Abstract

This study is concerned with Miocene sequences formed within part of the Cukurova Basin of southern Turkey, a major downwarp created during the early stages of collision between the Afro-Arabian plate and the Tauride-Anatolian microplate assemblage. We report here the results of a combined stratigraphical, sedimentological, structure and geochemical study of the Misis Complex, a structurally elevated segment of Cukurova basin-fill. This analysis has demonstrated the structurally imbricated nature of the Misis sequences and the tectonic juxtaposition of originally well-separated coeval facies. The initial discernible phase of basin-filling (pre-Burdigalian) was marked by deep marine conditions and marginal tectonic instability (probably related to a late phase of Tauride nappe advance).
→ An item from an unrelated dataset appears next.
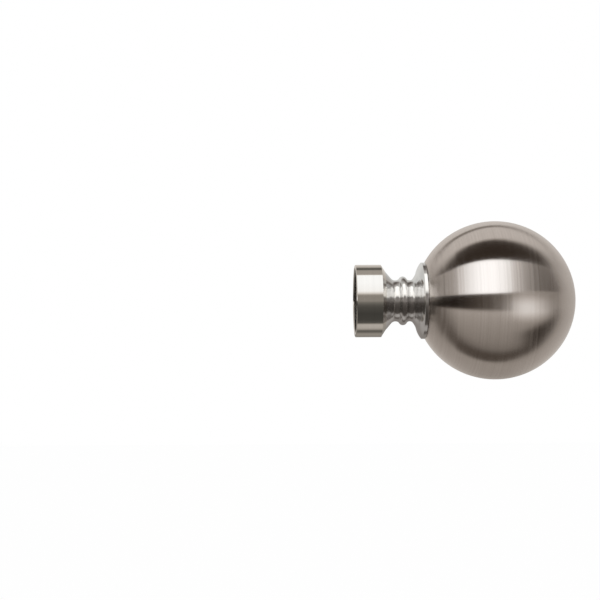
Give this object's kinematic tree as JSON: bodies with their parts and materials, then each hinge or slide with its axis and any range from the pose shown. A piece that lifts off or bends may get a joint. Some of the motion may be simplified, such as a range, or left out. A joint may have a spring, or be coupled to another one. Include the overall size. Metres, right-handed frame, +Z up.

The subsequent phase of crustal extension (Burdigalian/Early Tortonian) produced expansion of the Cukurova basin limits and an upwards-shoaling succession, in which sediment transport towards the southwest gradually became dominant, as a result of earlier suturing and uplift in northeasterly sectors of the collision zone. The Miocene arenites of the Misis Complex are petrographically diverse (with common siliciclastic and carbonate detrital admixtures) and mineralogically immature and their position in petrotectonic fields indicates a compound provenance from both recycled orogen and magmatic arc sources. A noteworthy petrographic feature is the compositional similarity of arenites from both shallow and deep marine facies. The general succession of Neogene facies observed in the Cukurova Basin and Misis Complex is consistent with their evolution within a perisutural foreland basin, but this interpretation is complicated by petrographic and geochemical features attributed to remnants of an older magmatic arc. Later stages of basin-filling are also marked by the local occurrence of “anomalous” palaeoenvironmental associations (including olistostromic units) attributed to contemporaneous intra-basinal tectonism.